The overdependence on foreign nations and lack of political stability in Brazil were major causes of the crisis. The impeachment of Dilma Rouseff further added to this widespread economic crisis that prevailed in Brazil. The crisis that took place in Brazil is a wonderful example of the importance of not having a lax fiscal policy as well as the importance of independently manufacturing within the country and not building the economy in a way that it is dependent on external market forces. Economies should be built on strong foundations, with external factors playing a minimal part in the economies vitality. The Brazil crisis showed us that all economies no matter how big have certain fundamental flaws which can be exploited through impractical economic decisions. The case in Brazil created a foundation for other economies such as India to follow with the ‘Make in India’ initiative which aims to bloster local production and prevent India from global dependence.

Bibliography

ZIMBALIST, A. (n.d.). Americas Quarterly.

Zimbalist, A. (2011). Americas Quarterly. Retrieved from https://www.americasquarterly.org/zimbalist

The economist. (2016, january 2). Brazil’s cris irredemable? the economist.

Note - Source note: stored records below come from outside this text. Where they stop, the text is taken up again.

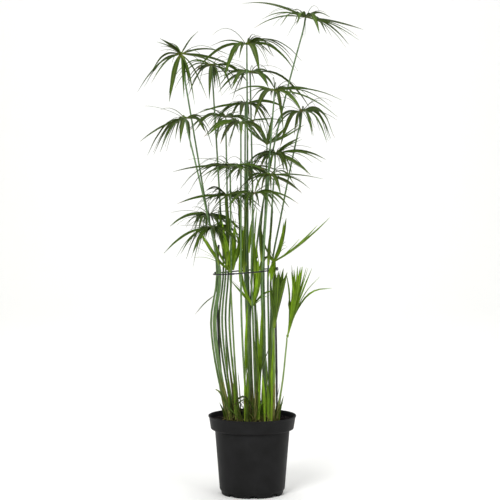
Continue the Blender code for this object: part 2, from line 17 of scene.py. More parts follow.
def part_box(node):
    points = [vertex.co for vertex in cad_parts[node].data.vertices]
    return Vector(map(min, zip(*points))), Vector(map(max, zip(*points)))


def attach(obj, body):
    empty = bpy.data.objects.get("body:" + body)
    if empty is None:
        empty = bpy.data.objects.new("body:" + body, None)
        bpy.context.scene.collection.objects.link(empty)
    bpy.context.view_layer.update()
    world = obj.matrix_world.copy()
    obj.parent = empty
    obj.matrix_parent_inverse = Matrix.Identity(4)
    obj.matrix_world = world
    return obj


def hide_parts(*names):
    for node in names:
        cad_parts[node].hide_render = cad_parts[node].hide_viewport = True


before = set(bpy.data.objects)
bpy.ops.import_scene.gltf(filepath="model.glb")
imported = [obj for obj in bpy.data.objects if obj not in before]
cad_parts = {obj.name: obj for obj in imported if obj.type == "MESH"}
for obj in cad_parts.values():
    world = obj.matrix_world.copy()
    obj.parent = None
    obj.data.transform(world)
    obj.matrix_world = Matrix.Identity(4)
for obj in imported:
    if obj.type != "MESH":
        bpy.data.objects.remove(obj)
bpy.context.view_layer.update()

LOG = logging.getLogger("papyrus")
BODY = "root"
MM = 0.001
MERGE = 0.00002
NEAR = 0.001
ORIGIN = (0.0, 0.0, 0.0)
SIDES = ("left", "right", "back")
SEED = 7
GROWN_HEIGHT = 1.05
YOUNG_HEIGHT = 0.60
BROAD_WIDTH = 0.0078
CROSSING_BLADES = 46
LITTER_SCRAPS = 110


class Age(Enum):
    """How old a whorl is, which sets its leaves' shape and colour."""

    GROWN = "grown"
    PALE = "pale"
    YOUNG = "young"


PALE_WHORLS = {"12"}
YOUNG_WHORLS = {"21", "22", "23", "24", "25"}


def age_of(number: str) -> Age:
    """Tell a whorl's age from its number.

    Args:
        number: The two digits at the end of the node's name.

    Returns:
        The age of that whorl.
    """
    if number in YOUNG_WHORLS:
        return Age.YOUNG
    return Age.PALE if number in PALE_WHORLS else Age.GROWN


# ---------------------------------------------------------------- working by hand


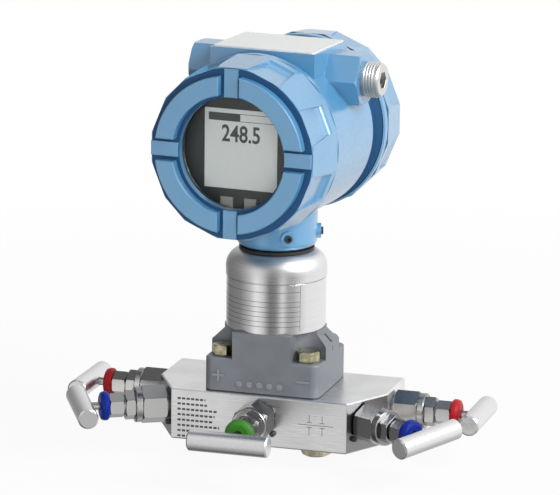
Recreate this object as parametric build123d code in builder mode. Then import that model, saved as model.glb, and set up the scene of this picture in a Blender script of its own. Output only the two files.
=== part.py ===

Brown, S. (2017, May 9). Brazil’s Economic Crisis: 6 Things You Need to Know. Retrieved from Culture Trip: https://theculturetrip.com/south-america/brazil/articles/brazils-economic-crisis-6-things-you-need-to-know/

Nassif, A. (2017). An analysis of Brazil’s economic situation: 2014-2017, the short-term outlook and policy alternatives. Rio: BRAZILIAN KEYNESIAN REVIEW.